Now, the selection of an appropriate procedure lies ordinarily within the domain of administrative policy, and when the objective can be fulfilled by more than one constitutionally valid method, the selection must be left to administrative choice. The Courts are generally concerned merely with the legal validity of the choice made. We think it desirable, therefore, to leave it to the Medical Council of India to formulate a proper constitutional basis for determining the selection of candidates for nomination to seats in Medical Colleges outside the State. The problem is one which needs to be tackled at the national level, having regard to the objective which is sought to be achieved and to the circumstance that it calls for reciprocal arrangements between Medical Colleges throughout the 991 country. Until a policy is so formulated and adopted and concrete criteria are embodied in the procedure to be selected, we direct that nominations be made by following the procedure of selecting candidates strictly on the basis of merit, the candidates nominated being those, in order of merit, immediately next below the candidates selected for admission to the Medical Colleges of the home State.

Before concluding it is desirable to advert to the contention raised on behalf of the respondents that as the State Government finances medical education within the State it is entitled to exercise an absolute discretion in the nomination of candidates to seats in Medical Colleges outside the State, specially when the nomination is part of a reciprocal arrangement between the different States.

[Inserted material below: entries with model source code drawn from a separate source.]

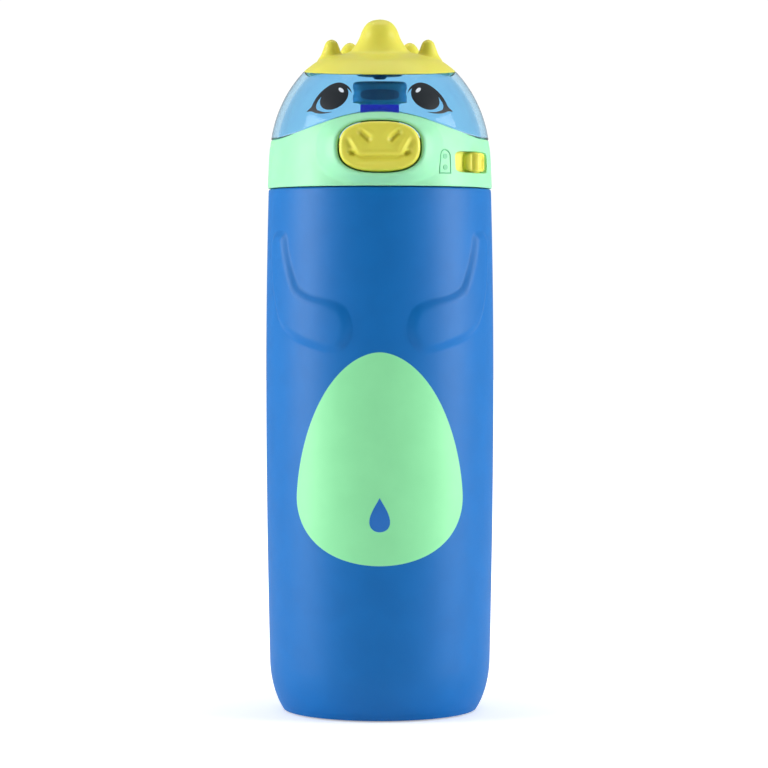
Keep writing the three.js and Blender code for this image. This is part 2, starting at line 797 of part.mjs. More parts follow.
function spoutStopper() {
  return turned([
    at(0, 196.9),
    at(1.6, 196.9),
    at(2.6, 198),
    at(7, 198),
    at(7, 199),
    at(2.6, 199.6),
    at(0, 199.6),
  ], ROUND_SMALL);
}

function hingePin() {
  return hingeRod(PIN_RADIUS, -PIN_HALF_LENGTH, PIN_HALF_LENGTH, 12);
}

// A torsion coil round the pin, between the dome's two knuckles.
function hingeSpring() {
  const { radius, length, turns } = HINGE_SPRING;
  const start = new THREE.Vector3(-length / 2, HINGE_Y, HINGE_Z);
  const [axis, across] = [new THREE.Vector3(1, 0, 0), new THREE.Vector3(0, 0, -1)];
  const coil = new Helix(start, axis, across, radius, length, turns);
  return wireAlong(coil, SPRING_WIRE, 30);
}

// ---------- the assembly ----------

function part(name, shape, finish) {
  const geometry = shape.isBufferGeometry ? shape : geometryOf(shape);
  const mesh = new THREE.Mesh(geometry, new THREE.MeshStandardMaterial(finish));
  mesh.name = name;
  return mesh;
}

const group = new THREE.Group();

group.add(
  part('outer_shell', outerShell(), BLUE_COAT),
  part('inner_flask', innerFlask(), STEEL),
  part('base_plate', basePlate(), STEEL),
  part('getter_capsule', getterCapsule(), STEEL),
  part('base_pad', basePad(), GREY_SILICONE),
  part('lid_gasket', lidGasket(), GREY_SILICONE),
  part('lid_collar', lidCollar(), MINT),
  part('lid_liner', lidLiner(), MINT),
  part('vent_valve', ventValve(), GREY_SILICONE),
  part('spout', spout(), TEAL_SILICONE),
  part('straw', straw(), CLEAR_STRAW),
  part('hinge_pin', hingePin(), STEEL),
  part('hinge_spring', hingeSpring(), STEEL),
  part('button_spring_left', buttonSpring(-1), STEEL),
  part('button_spring_right', buttonSpring(1), STEEL),
  part('snout_button', snoutButton(), YELLOW),
  part('latch_slide', latchSlide(), YELLOW),
  part('lock_slider', lockSlider(), YELLOW),
  part('dome_cover', domeCover(), CLEAR_BLUE),
  part('crown', crown(), YELLOW),
  part('spout_stopper', spoutStopper(), TEAL_SILICONE),
);

export default group;
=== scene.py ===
"""Looks of a children's insulated straw bottle with a flip-up dome lid.

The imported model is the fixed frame. Every piece below is worked out in millimetres in that
frame and put into Blender in metres. A "bearing" is an angle round the bottle's axis: 0 at the
front (-Y, the push button's side), growing towards +X.
"""

import json
import logging
import math
from collections.abc import Callable, Sequence
from dataclasses import dataclass, field
from enum import Enum

import bmesh
import bpy
import numpy as np
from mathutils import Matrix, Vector

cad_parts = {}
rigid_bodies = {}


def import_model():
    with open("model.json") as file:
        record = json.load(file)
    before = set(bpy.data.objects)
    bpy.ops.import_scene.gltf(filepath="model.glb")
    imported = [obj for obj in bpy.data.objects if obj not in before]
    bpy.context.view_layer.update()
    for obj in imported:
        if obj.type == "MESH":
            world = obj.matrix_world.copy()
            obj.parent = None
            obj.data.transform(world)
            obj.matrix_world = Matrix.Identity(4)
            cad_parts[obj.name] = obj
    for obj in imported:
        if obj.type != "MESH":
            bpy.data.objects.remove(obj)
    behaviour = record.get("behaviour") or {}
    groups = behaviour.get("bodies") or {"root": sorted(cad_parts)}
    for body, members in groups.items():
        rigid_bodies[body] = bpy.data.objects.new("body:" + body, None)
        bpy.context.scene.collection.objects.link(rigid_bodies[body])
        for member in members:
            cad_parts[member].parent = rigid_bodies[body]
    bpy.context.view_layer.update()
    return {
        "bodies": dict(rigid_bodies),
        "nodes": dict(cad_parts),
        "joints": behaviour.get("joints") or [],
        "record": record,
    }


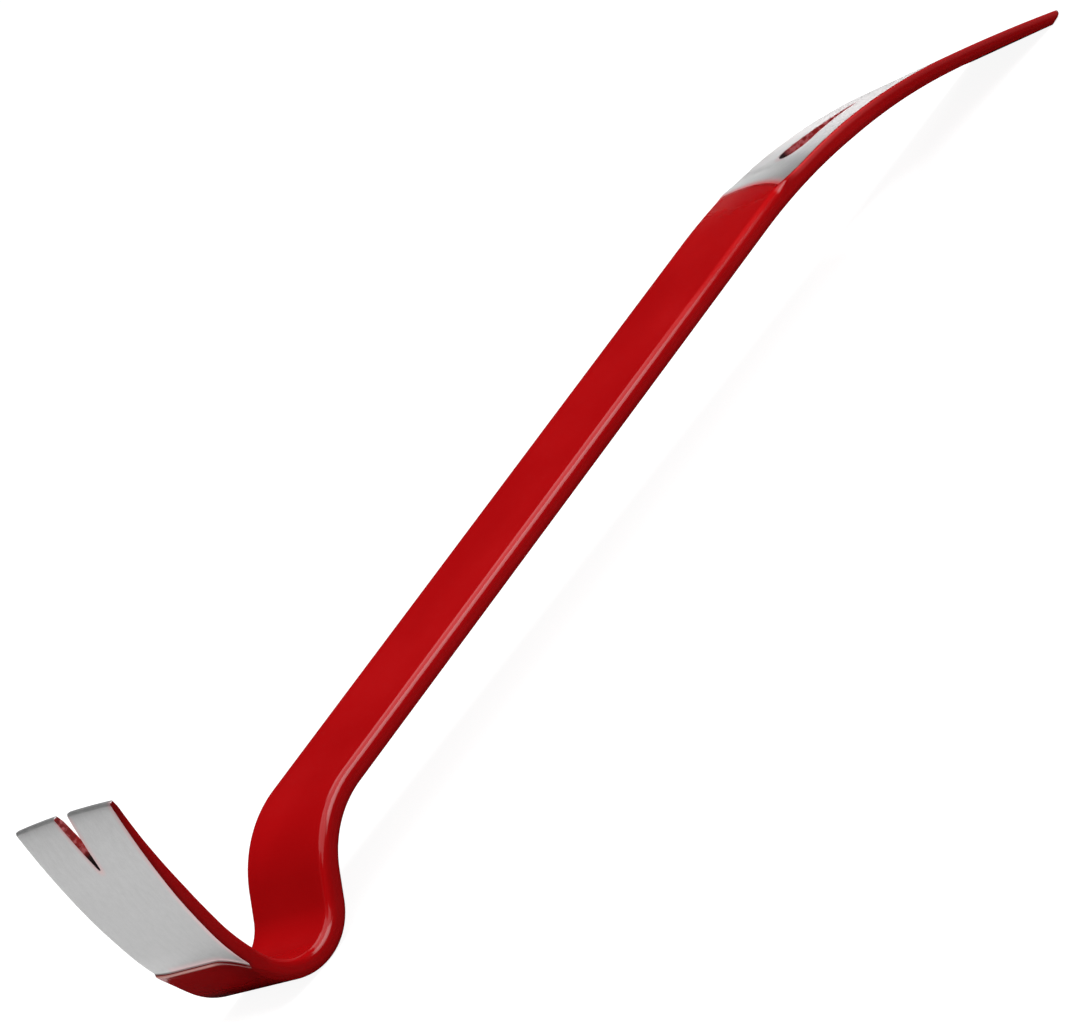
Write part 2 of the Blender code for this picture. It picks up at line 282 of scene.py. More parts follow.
rows = rowPlaces()
columns = np.linspace(1, -1, grid["across"] + 1) * (1 - grid["crowd"])
columns = np.cos(np.linspace(0, np.pi, grid["across"] + 1)) * grid["crowd"] + columns
heelRow = rowIndex(paint["heelLine"])
bladeRow = rowIndex(total - paint["bladeLine"][0])
notchEndRow = rowIndex(notch["depth"] + grid["holeMargin"])
slotStartRow = rowIndex(slotStart - grid["holeMargin"])
slotEndRow = rowIndex(total - slot["fromTip"] + grid["holeMargin"])


def warped(across):
    # rows bent to run along the two paint lines; across is 1 at +Y and -1 at -Y
    y = across * bar["width"] / 2
    r = rows[:, None]
    heel = smooth(1 - abs(r - rows[heelRow]) / grid["heelBend"]) * (heelLineAt(y) - rows[heelRow])
    blade = smooth(1 - abs(r - rows[bladeRow]) / grid["bladeBend"]) * (bladeLineAt(y) - rows[bladeRow])
    return r + heel + blade


def cornerRadii(s, side):
    # front and back corner radius on one side of the bar: small beside the ground faces
    y = side * bar["width"] / 2
    mostFront, mostBack = (share * (frontLevel(s, y) + backLevel(s, y)) for share in bar["cornerShare"])
    front, ground = np.minimum(bar["frontCorner"], mostFront), np.minimum(bar["bladeCorner"], mostFront)
    back, small = np.minimum(bar["backCorner"], mostBack), np.minimum(bar["groundCorner"], mostBack)
    toGround = smooth((s - bladeLineAt(y) + bar["cornerFade"] / 2) / bar["cornerFade"])
    fromGround = smooth((s - heelLineAt(y)) / bar["cornerFade"])
    return front + (ground - front) * toGround, small + (back - small) * fromGround


def slotEdge(s, y, grow):
    # the point of the teardrop slot that faces (s, y): from a foot on its axis, the radius there towards it
    startRadius, endRadius = slot["width"] / 2, slot["pointRadius"]
    start, end = slotStart + startRadius, total - slot["fromTip"] - endRadius
    lean = math.asin((endRadius - startRadius) / (end - start))
    foot = np.clip(s + abs(y) * math.tan(lean), start, end)
    radius = startRadius + (endRadius - startRadius) * (foot - start) / (end - start) + grow
    distance = np.hypot(s - foot, y)
    return foot + (s - foot) * radius / distance, y * radius / distance


def notchEdge(s, y, grow):
    # the notch: straight walls from the mouth to the root's small circle, and round behind it
    straight = notch["depth"] - notch["rootRadius"]
    slope = (notch["mouth"] / 2 - notch["rootRadius"]) / straight
    depth, reach = notch["wear"]
    wall = notch["rootRadius"] + grow + slope * np.clip(straight - s, 0, None) + depth * rolled(s / reach)
    distance = np.maximum(np.hypot(s - straight, y), 1e-9)
    behind = s > straight
    edgeS = np.where(behind, straight + (s - straight) * wall / distance, s)
    return edgeS, np.where(behind, y * wall / distance, np.sign(y) * wall)


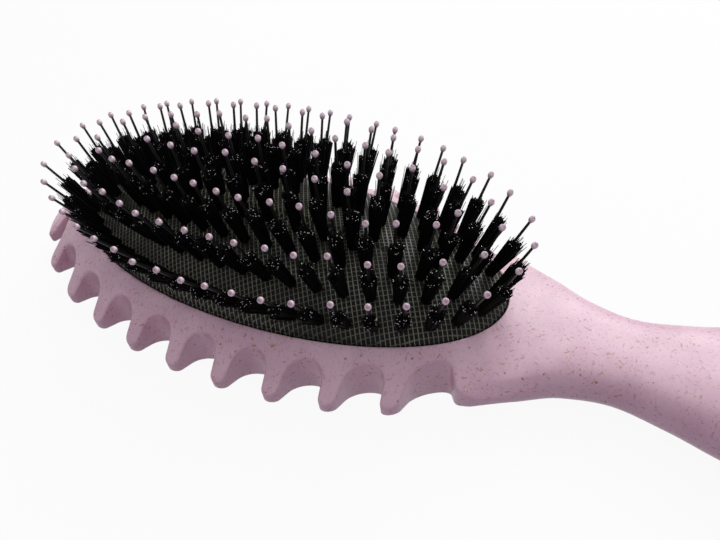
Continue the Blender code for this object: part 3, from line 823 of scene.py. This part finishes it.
def moulding_sections(sizes):
    """Closed sections across the moulding, with its edges rounded."""
    places = []
    for x, depth in stations(sizes):
        foot = ellipse_width(x, HEAD_SHIFT, ROOT_HALF_LENGTH, ROOT_HALF_WIDTH) if depth else 0
        places.append((x, mix(outline_width(x), foot, depth)))
    sections = []
    for k, (x, y) in enumerate(places):
        before, after = places[max(k - 1, 0)], places[min(k + 1, len(places) - 1)]
        along, out = after[0] - before[0], after[1] - before[1]
        length = hypot(along, out)
        side = head_half_section(x, y, (out / length, -along / length), sizes)
        handle = ease_over(HANDLE_ROWS, x)
        if handle:
            round_side = handle_half_section(x, y)
            side = [Vector(a).lerp(Vector(b), handle) for a, b in zip(side, round_side)]
        sections.append(side + [(px, -py, pz) for px, py, pz in reversed(side[1:-1])])
    return sections


def oval(inset, height):
    """A loop round the pad at a distance in from its edge."""
    length, width = PAD_HALF_LENGTH - inset, PAD_HALF_WIDTH - inset
    angles = [2 * pi * k / OVAL_POINTS for k in range(OVAL_POINTS)]
    return [(length * cos(a), width * sin(a), height) for a in angles]


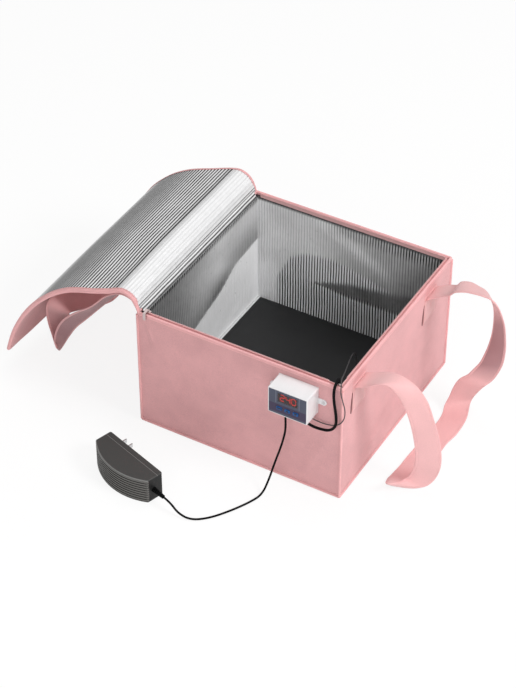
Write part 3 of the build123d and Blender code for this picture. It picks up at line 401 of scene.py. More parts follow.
def adapter_plastic():
    """Satin black with painted light: highlights on the bowed side's rib crests and along the bow's top
    edge, a seam along the top painted as a dark line with a highlight in it, the top face painted lighter
    than the side, and the side lighter towards one end.
    """
    paint = Paint("black_plastic")
    fine = paint.noise(1600, 2)
    x, y, z = paint.split(paint.place())
    x = paint.math("SUBTRACT", x, ADAPTER_PLACE[0] * MM)
    y = paint.math("SUBTRACT", y, ADAPTER_PLACE[1] * MM)
    c, s = math.cos(ADAPTER_TURN), math.sin(ADAPTER_TURN)
    along = paint.weighted((x, c), (y, s))
    aside = paint.weighted((y, c), (x, -s))
    from_centre = paint.math("SUBTRACT", aside, BOW_CENTRE)
    squares = paint.plus(paint.math("POWER", along, 2), paint.math("POWER", from_centre, 2))
    radius = paint.math("SQRT", squares)
    # Painted highlights on the crests of the bowed side's ribs.
    crest = paint.wave(paint.math("SUBTRACT", z, ADAPTER_RIB_FOOT), ADAPTER_RIB_PITCH)
    crest = paint.times(paint.ramp(crest, 0.45, 0.9), 0.75)
    # Painted light along the bowed side: darker towards one end, lighter towards the other.
    shade = paint.mix(paint.ramp(along, -0.05, 0.05), (0.012, 0.012, 0.011), (0.060, 0.058, 0.055))
    ribs = paint.mix(crest, shade, (0.17, 0.165, 0.155))
    side = paint.mix(paint.ramp(radius, BOW_RADIUS - 0.0004, BOW_RADIUS + 0.0004), ADAPTER_DARK, ribs)
    # Painted light: the top face is lighter than the side.
    top = paint.mix(fine, (0.044, 0.044, 0.043), (0.054, 0.054, 0.052))
    # The seam is painted as a dark line with a highlight down its middle, and a highlight is painted along
    # the bow's top edge.
    from_seam = paint.from_place(aside, SEAM_ASIDE)
    top = paint.mix(paint.ramp(from_seam, 0.0011, 0.0007), top, ADAPTER_DARK)
    top = paint.mix(paint.ramp(from_seam, 0.0006, 0.0003), top, ADAPTER_HIGHLIGHT)
    top = paint.mix(paint.ramp(radius, BOW_RADIUS, BOW_RADIUS + 0.001), top, ADAPTER_HIGHLIGHT)
    paint.finish(
        Base_Color=paint.mix(paint.ramp(z, ADAPTER_TOP, ADAPTER_TOP + 0.0012), side, top),
        Roughness=paint.ramp(fine, 0.2, 0.8, 0.40, 0.52),
        Specular_IOR_Level=0.2,
        Normal=paint.bump(fine, 0.00005, 0.6),
    )


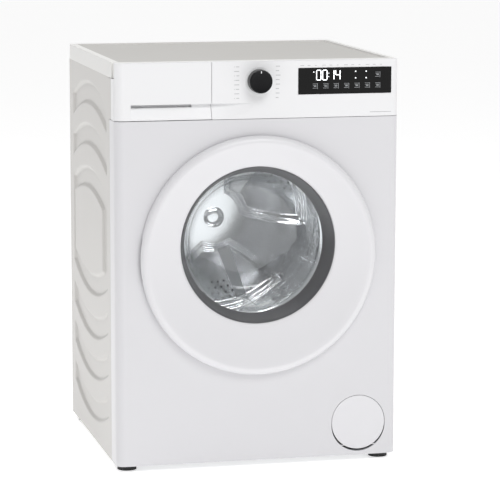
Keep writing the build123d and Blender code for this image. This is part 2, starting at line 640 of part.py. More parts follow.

In our opinion, the contention cannot be regarded as valid in view of what has been laid down now by this Court in Ramana Dayaram Shetty v. The International Airport Authority of India and Ors.(1) Considerable and vehement argument has been addressed on behalf of the petitioners and the appellants that we should make an order revoking the nominations already made by the Jammu and Kashmir Government and the Andhra Pradesh Government. We do not propose to do so. The State Government proceeded in the bona fide belief that the procedure adopted by it was just and proper, the basis being one which appears to have been uniformly adopted by all the participating States. Besides, the candidates nominated have already covered a substantial part of their course of studies. These considerations considered cumulatively dissuade us from interfering with the nominations already made.

In the result, we allow the writ petitions and the civil appeals insofar that the principle adopted by the State Governments of nominating candidates in their absolute and unfettered choice to seats in Medical Colleges outside the State is declared invalid. The Medical Council of India is directed to formulate a proper constitutional basis for determining the selection of candidates for nomination to seats in Medical Colleges outside the State in the light of the observations contained in this judgment. Until a policy is so formulated and concrete criteria are embodied in the procedure selected, the nominations shall be made by selecting candidates strictly on the basis of merit, the candidates nominated being those, 992 in order of merit, immediately below the candidates selected for admission to the Medical Colleges of the home State. The judgment dated December 31, 1982 of the Andhra Pradesh High Court is modified accordingly. In the circumstances of these cases, we make no order as to costs.

A copy of this judgment and order shall be sent to the Medical Council of India.

H.S.K. Appeals & Petition partly allowed.